A necessidade de gerar espaço para uma maior visibilidade da produção de curtas também foi o principal motivo que levou o carioca Guilherme Whitaker a criar, em 2000, o Curta o Curta (www.curtaocurta.com.br). “Eu percebi que não havia no Brasil nenhum site que centralizasse informações relativas ao curta nacional”, explica. “Aí senti a demanda básica: no Brasil se faziam, e se fazem, muitos filmes curtos que depois raramente são vistos.” Whitaker garante que nunca teve problemas em reunir material para manter o site no ar. Ao contrário, segundo ele, sua capacidade é até pequena para tantos títulos. “No Brasil são mais de 50 festivais, cada qual com um período distinto de inscrição e focado num determinado tipo/formato/gênero de filme.” E tem pra todo mundo: “Hoje se fazem mais de 1.000 curtas por ano no Brasil e a tendência é que esse número cresça cada vez mais”. Para Whitaker, ainda, esse crescimento seria natural, já que o curta representa a atualidade. “É o formato espelho desta sociedade, cada vez mais veloz e sem tempo, em que a cada semana mais tecnologias de fazer e mostrar conteúdos são inventadas”, conclui.

 

 

Na telinha da TV

 

Na televisão, aquilo que torna o curta atraente para a internet vira entrave: tempo de duração, conteúdo nem sempre familiar ao telespectador e pouquíssima intimidade com o Ibope.
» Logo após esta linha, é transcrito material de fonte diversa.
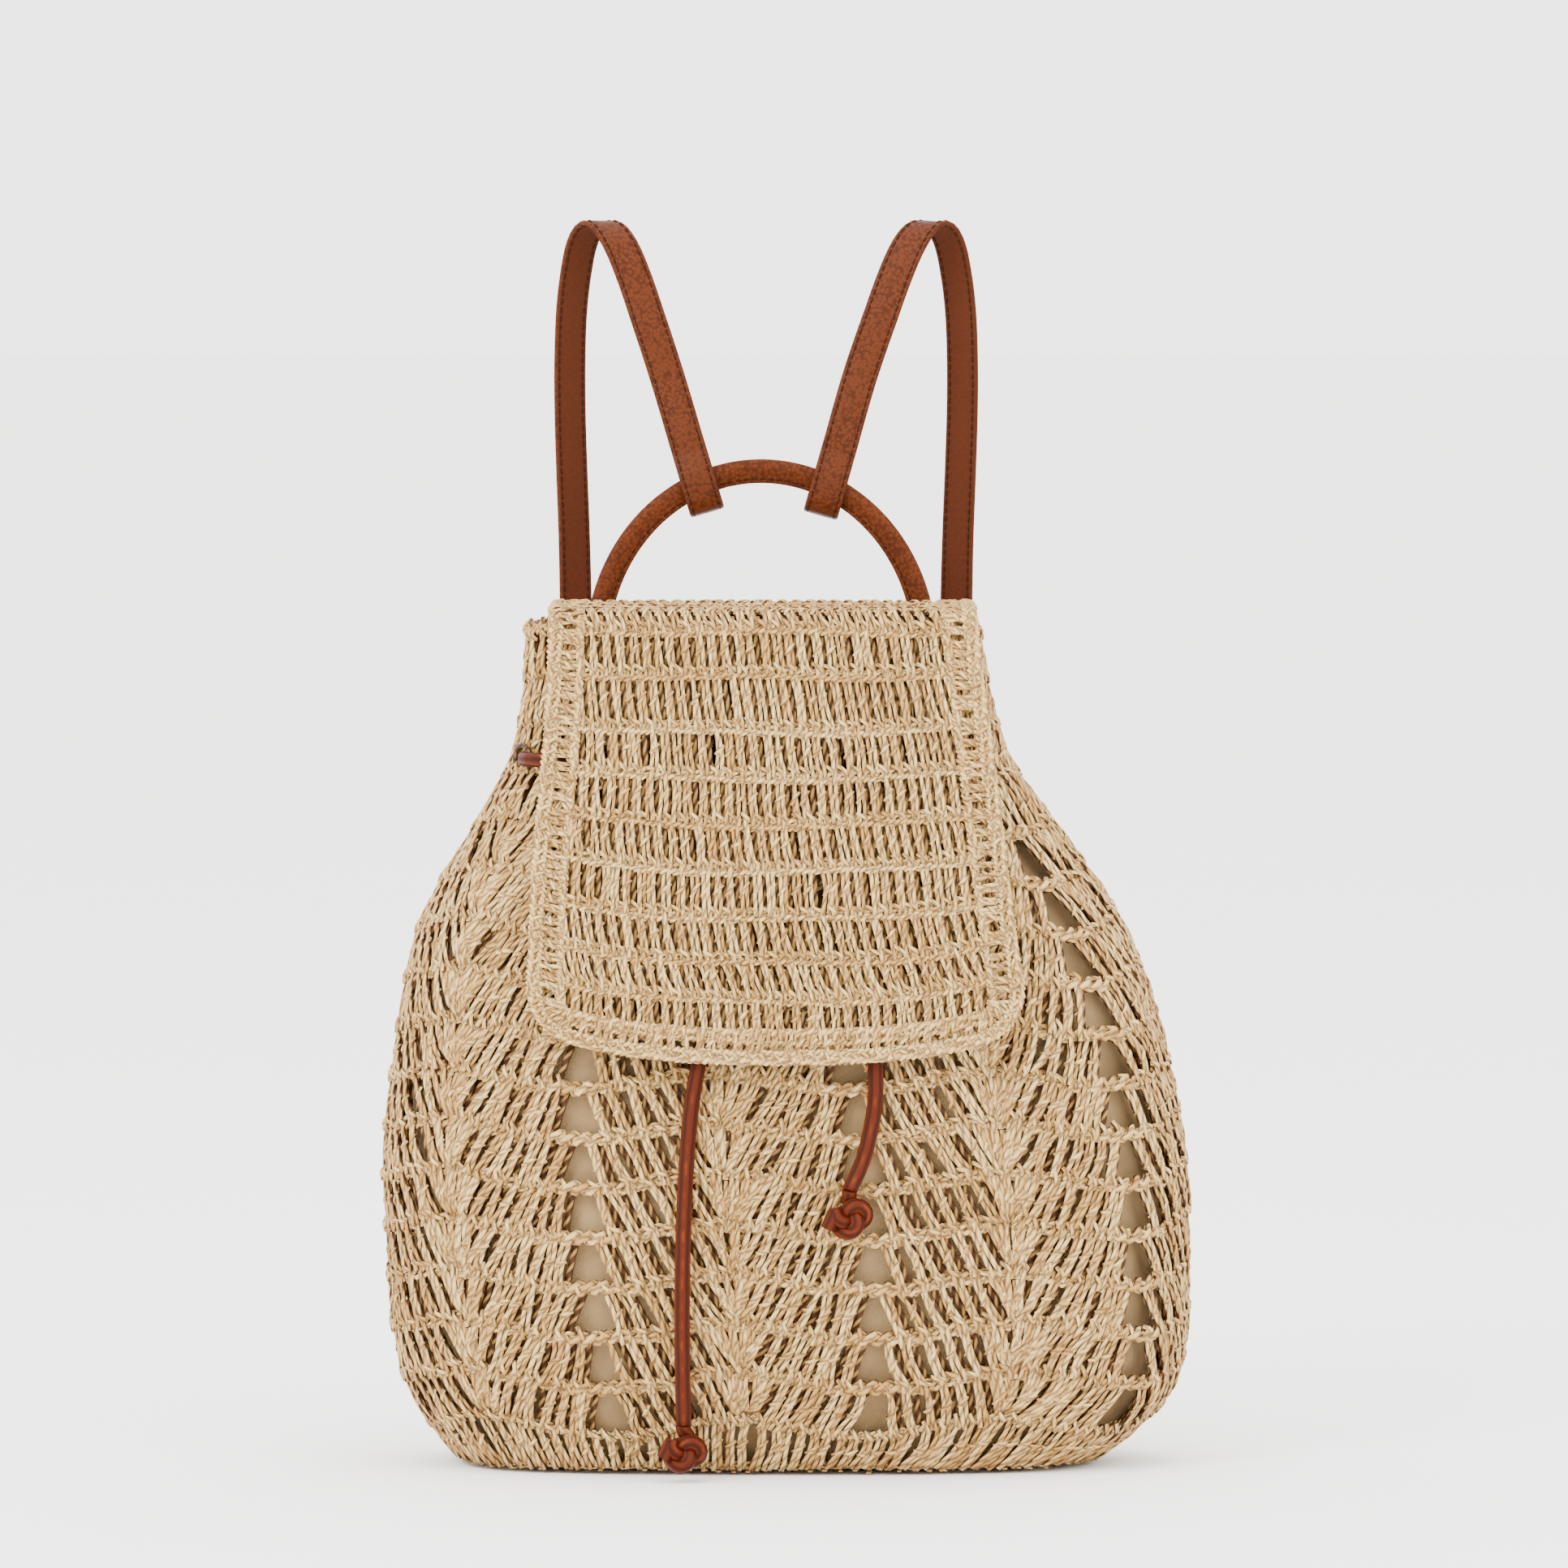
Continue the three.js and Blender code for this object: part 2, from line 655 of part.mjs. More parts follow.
// Drawstring: through each eyelet and along the inside or outside of the gathered wall between them.
// At both ends it comes out of its eyelet and bends down. out and down are in cord diameters from the
// eyelet's face, and turned is how far the bend has turned, from 0 to 1.
const runOff = gatherDepth + cordDiameter / 2 + 2 * clearance;
const runBend = 1.3 * cordDiameter; // from an eyelet's axis to where the run lies along the wall
const runStep = 16;
const through = seatDepth / 2 + eyeletFlange + 2.5 * clearance;
const endBend = [
  { out: 0.4, down: 0.06, turned: 0.3 },
  { out: 0.9, down: 0.38, turned: 0.6 },
  { out: 1.22, down: 0.9, turned: 0.85 },
  { out: 1.42, down: 1.6, turned: 1 },
];

function drawstringRun(from, to, side) {
  const outline = bodyOutline(neckHeight);
  const girth = outline.lengths[outlineSteps];
  const bend = (Math.sign(to - from) * runBend) / girth;
  const count = Math.max(2, Math.round((Math.abs(to - from) * girth - 2 * runBend) / runStep));
  const middles = [];
  for (let step = 0; step <= count; step++) {
    const around = lerp(from + bend, to - bend, step / count);
    const { point, outward } = wallAt(around, neckHeight);
    const off = side === "outside" ? runOff : -strawWall - runOff;
    middles.push(point.addScaledVector(outward, off - relief(around, neckHeight)));
  }
  return middles;
}

// Bend at one end, from the eyelet's face to the cord's end, pointing away from the eyelet
function drawstringEnd({ middle, outward }) {
  const up = new THREE.Vector3(0, 0, 1);
  return endBend.map(({ out, down, turned }) => ({
    middle: middle
      .clone()
      .addScaledVector(outward, through + out * cordDiameter)
      .addScaledVector(up, -down * cordDiameter),
    across: up.clone().lerp(outward, turned),
  }));
}

function drawstring() {
  const up = new THREE.Vector3(0, 0, 1);
  const stations = drawstringEnd(neckEyelets[0]).reverse();
  neckEyelets.forEach(({ middle, outward, around, next }, i) => {
    const sense = next === "inside" ? -1 : 1;
    const along = outward.clone().multiplyScalar(sense);
    for (const side of [-sense, sense]) {
      stations.push({
        middle: middle.clone().addScaledVector(outward, side * through),
        across: up,
        along,
      });
    }
    if (next === "end") return;
    const run = drawstringRun(around, neckEyelets[i + 1].around, next);
    stations.push(...run.map((spot) => ({ middle: spot, across: up })));
  });
  stations.push(...drawstringEnd(neckEyelets.at(-1)));
  return barGeometry(stations, ovalSection(cordDiameter, cordDiameter, tailSides));
}

// Points of a tail's route in the bag as built
function tailPoints({ route }) {
  const rise = rimHeight / tailRim;
  return route.map(([x, y, z]) => new THREE.Vector3(x, y, z * rise));
}

// Free tail of the drawstring, a tube along its hand-chosen route
function cordTail(tail) {
  const curve = new THREE.CatmullRomCurve3(tailPoints(tail));
  const section = new THREE.Shape(
    ovalSection(cordDiameter, cordDiameter, tailSides).map(([a, b]) => new THREE.Vector2(a, b)),
  );
  const steps = Math.round(curve.getLength() / (stepsPerTurn * cordDiameter));
  return new THREE.ExtrudeGeometry(section, { steps, extrudePath: curve });
}

// Knot at the end of a tail, a lumpy oval that starts just under the cord's end
function knot(tail) {
  const geometry = new THREE.SphereGeometry(knotRadius, 8, 6);
  geometry.scale(1, 0.8, knotLength / (2 * knotRadius));
  geometry.rotateY(degToRad(tail.knotTurn));
  const { x, y, z } = tailPoints(tail).at(-1);
  return geometry.translate(x, y, z - knotLength / 2 - clearance);
}

// Handle: an arch that stands on the back of the rim, with two sewn legs
const handleStations = 18;
const handleLean = 3; // how far its top stands behind its legs
const handleHold = 2 * clearance + flapWall + handleThickness / 2;

function handleAt(share) {
  const turn = Math.PI * (1 - share);
  const x = handleMiddle + handleHalf * Math.cos(turn);
  const legX = handleMiddle + (handleHalf - handleWidth / 2) * Math.cos(turn);
  const foot = reachAt(legX, rimHeight, 1) + handleHold;
  const y = foot + handleLean * Math.sin(turn);
  return new THREE.Vector3(x, y, handleArch + handleRise * Math.sin(turn));
}

function handle() {
  const middles = [];
  for (let i = 0; i <= handleStations; i++) middles.push(handleAt(i / handleStations));
  const leg = new THREE.Vector3(0, 0, handleLeg);
  middles.unshift(middles[0].clone().sub(leg));
  middles.push(middles.at(-1).clone().sub(leg));
  const back = new THREE.Vector3(0, 1, 0);
  const stations = middles.map((middle) => ({ middle, across: back }));
  return barGeometry(stations, ovalSection(handleThickness, handleWidth, 8));
}

// Loop of a strap round the handle, as places before the handle and along the strap
function loopPlaces() {
  const touching = strapThickness / 2 + clearance / 2;
  const round = (handleThickness + strapThickness) / 2 + 2 * clearance;
  const under = handleWidth / 2 + loopHeadroom + strapThickness / 2;
  const over = handleWidth / 2 + loopLap;
  return [
    [-touching, over],
    [-touching, over * 0.75],
    [-round, handleWidth / 2],
    [-round, -handleWidth / 2],
    [-round * 0.75, -under * 0.85],
    [0, -under],
    [round * 0.75, -under * 0.85],
    [round, -handleWidth / 2],
    [round, handleWidth / 2],
    [touching, over * 0.75],
    [touching, over],
  ];
}

function strap({ side, spread, loop, foot }) {
  const knots = [];
  const add = (middle, turn) => {
    const angle = degToRad(turn) * -side;
    knots.push({ middle, across: new THREE.Vector3(Math.cos(angle), Math.sin(angle), 0) });
  };
  const placed = ({ rise, side: out, back }, handleY) =>
    new THREE.Vector3(
      handleMiddle + side * out * spread,
      handleY + back * strapReach,
      rimHeight + rise * strapRise,
    );
  // The loop goes round the handle in line with the strap's front leg
  const centre = handleAt(Math.acos((-side * loop) / handleHalf) / Math.PI);
  const up = placed(strapCourse[0], centre.y).sub(centre).setY(0).normalize();
  const forward = new THREE.Vector3(0, -1, 0);
  for (const [before, along] of loopPlaces()) {
    add(centre.clone().addScaledVector(forward, before).addScaledVector(up, along), 0);
  }
  for (const row of strapCourse) add(placed(row, centre.y), row.turn);
  // The lower end lies flat on the back of the body
  const hold = clearance + strapThickness / 2;
  for (const share of [1, 0.5, 0]) {
    const { point, outward } = wallAt(foot, strapFoot + share * strapLap);
    const across = new THREE.Vector3(outward.y, -outward.x, 0);
    knots.push({ middle: point.addScaledVector(outward, hold), across });
  }
  return barGeometry(smoothed(knots), bandSection(strapWidth, strapThickness));
}

// More stations on a smooth curve through the given ones
function smoothed(knots) {
  const curve = new THREE.CatmullRomCurve3(knots.map(({ middle }) => middle), false, "centripetal");
  const stations = [];
  const divisions = (knots.length - 1) * 2;
  for (let i = 0; i <= divisions; i++) {
    const low = Math.min(Math.floor(i / 2), knots.length - 2);
    const across = knots[low].across.clone().lerp(knots[low + 1].across, i / 2 - low);
    stations.push({ middle: curve.getPoint(i / divisions), across });
  }
  return stations;
}

// Materials
const straw = { color: 0xcbae87, roughness: 0.85, metalness: 0 };
const cloth = { color: 0xa98b65, roughness: 0.9, metalness: 0 };
const leather = { color: 0x94552f, roughness: 0.5, metalness: 0 };
const cordLeather = { color: 0x843f22, roughness: 0.5, metalness: 0 };
const brass = { color: 0x5a4028, roughness: 0.4, metalness: 0.9 };

const backpack = new THREE.Group();
function place(name, geometry, look) {
  const mesh = new THREE.Mesh(geometry, new THREE.MeshStandardMaterial(look));
  mesh.name = name;
  backpack.add(mesh);
}

place("bag_shell", bagShell(), straw);
place("lining", lining(), cloth);
place("flap", flap(), straw);
neckEyelets.forEach((at, i) => place(`eyelet_${i + 1}`, eyelet(at), brass));
place("drawstring", drawstring(), cordLeather);
for (const tail of tails) {
  place(`cord_tail_${tail.name}`, cordTail(tail), cordLeather);
  place(`knot_${tail.name}`, knot(tail), cordLeather);
}
place("handle", handle(), leather);
for (const row of straps) place(row.name, strap(row), leather);

export default backpack;
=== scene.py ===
"""Looks of the crocheted straw backpack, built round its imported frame.

Metres, +Z up, the front faces -Y. The sections follow the bag as it is put together."""

import json
import math

import bpy
import numpy as np
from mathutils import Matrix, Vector
from mathutils.bvhtree import BVHTree

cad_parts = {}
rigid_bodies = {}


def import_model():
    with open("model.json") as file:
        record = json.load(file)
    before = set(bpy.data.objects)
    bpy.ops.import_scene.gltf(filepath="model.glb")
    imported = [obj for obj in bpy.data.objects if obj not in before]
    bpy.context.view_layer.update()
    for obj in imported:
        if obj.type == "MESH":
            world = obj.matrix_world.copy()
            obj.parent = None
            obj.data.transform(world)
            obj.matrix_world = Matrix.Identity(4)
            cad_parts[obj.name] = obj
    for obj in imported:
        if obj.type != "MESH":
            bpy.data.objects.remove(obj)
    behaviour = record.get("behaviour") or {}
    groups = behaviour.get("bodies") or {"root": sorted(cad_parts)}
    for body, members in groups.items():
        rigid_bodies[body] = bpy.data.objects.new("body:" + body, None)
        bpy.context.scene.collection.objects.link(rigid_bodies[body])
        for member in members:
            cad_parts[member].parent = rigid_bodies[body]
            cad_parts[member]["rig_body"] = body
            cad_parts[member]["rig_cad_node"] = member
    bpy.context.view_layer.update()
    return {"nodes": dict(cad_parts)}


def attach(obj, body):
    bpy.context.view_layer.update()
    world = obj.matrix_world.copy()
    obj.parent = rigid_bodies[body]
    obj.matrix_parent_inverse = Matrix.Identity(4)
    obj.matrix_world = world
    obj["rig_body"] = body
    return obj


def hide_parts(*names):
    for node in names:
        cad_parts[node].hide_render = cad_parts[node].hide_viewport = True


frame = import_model()
nodes = frame["nodes"]

# Camera: straight in front of the bag and a little above it, far off, so that the bag keeps its
# true outline. The picture is square and takes in 620 mm at the bag.
PICTURE_WIDTH = 0.620
CAMERA_AIM = Vector((0.0029, 0.0, 0.2687))
CAMERA_AWAY = 4.5
CAMERA_RISE = math.radians(3.0)
SENSOR_WIDTH = 36.0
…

Diante de um cenário tão cheio de restrições, as alternativas se rarefazem – o que chama a atenção, se pensarmos que o Brasil possui uma das mais profícuas televisões do mundo. “A TV ainda não entrou nessa história de exibir curtas”, afirma Alexandre Cunha, diretor de programação do Canal Brasil, um dos canais disponíveis para quem assina o serviço de TV a cabo Net, e que mantém no ar o programa Curta na Tela. “O que vemos são exibições mínimas, mas regulares, na TV Cultura ou na TVE e mais amiúde no Canal Brasil.” Cunha credita o fato à falta de ousadia da maioria das televisões, que, segundo ele, não dão a menor chance ao curta justamente por seu caráter inovador. “O [escritor paraibano] Ariano Suassuna sintetizou bem a crise de criatividade e falta de ousadia que assola o setor”, continua. “Segundo ele, a maioria das TVs busca o gosto médio. Novos formatos de programação ou projetos de programas menos convencionais não saem do papel pelo temor de não agradar à audiência. Estamos acostumados a ver mais do mesmo e a ouvir a velha máxima de que ‘em time que está ganhando não se mexe’ – só que para mim está perdendo. O curta, como não tem tradição em TV, sucumbe ao conservadorismo da maioria das emissoras.”


No celular?

Apesar dos clássicos problemas de visibilidade enfrentados pelo curta-metragem – questão que envolve todo o cinema nacional, mas se agrava no formato curto –, as perspectivas parecem animadoras. Ao menos no que depender dos responsáveis pelas ousadias tecnológicas. A mais nova delas é poder assistir a pequenos filmes no celular. No entanto, é preciso calma. A tecnologia é nova e restrita. O que se tem de concreto por enquanto é uma iniciativa de uma operadora de celulares com o pessoal do Festival do Minuto. Um novo patrocínio que pretende dar um upgrade na dinâmica da mostra. “Queremos fazer um festival que funcione como uma revista eletrônica permanente”, explica o cineasta Marcelo Masagão, diretor do evento. “Os temas passam a ser bimestrais e os vídeos selecionados serão imediatamente veiculados no site [www.festivaldominuto.com.br] e em celulares Vivo.” Masagão acredita que o advento da banda larga na internet [formato que confere maior velocidade à navegação] e o acesso por meio de aparelhos celulares fará com que o formato de vídeos curtos “definitivamente saia do gueto dos festivais e se relacione com um público bem maior e mais diverso”. É esperar para ver, afinal, não é qualquer um que pode sair por aí com um celular de última geração. Mesmo assim, vale confiar no poder de alcance do próprio curta, que já provou várias vezes ser o escolhido pelos que procuram o novo – tanto na forma quanto no conteúdo. “O curta continua a ser uma arena fundamental”, afirma o cineasta Amir Labaki, diretor e fundador do festival de documentários É Tudo Verdade, que exibe várias produções no formato curto. “É só lembrar O Rio, de Joris Ivens, ou Ilha das Flores, de Jorge Furtado. Além de Aruanda, de Linduarte Noronha, e Socorro Nobre, de Walter Salles. Ou seja, o curta, assim como o documentário, tem uma liberdade de experimentação raramente disponível no cinema de longa-metragem ficcional.”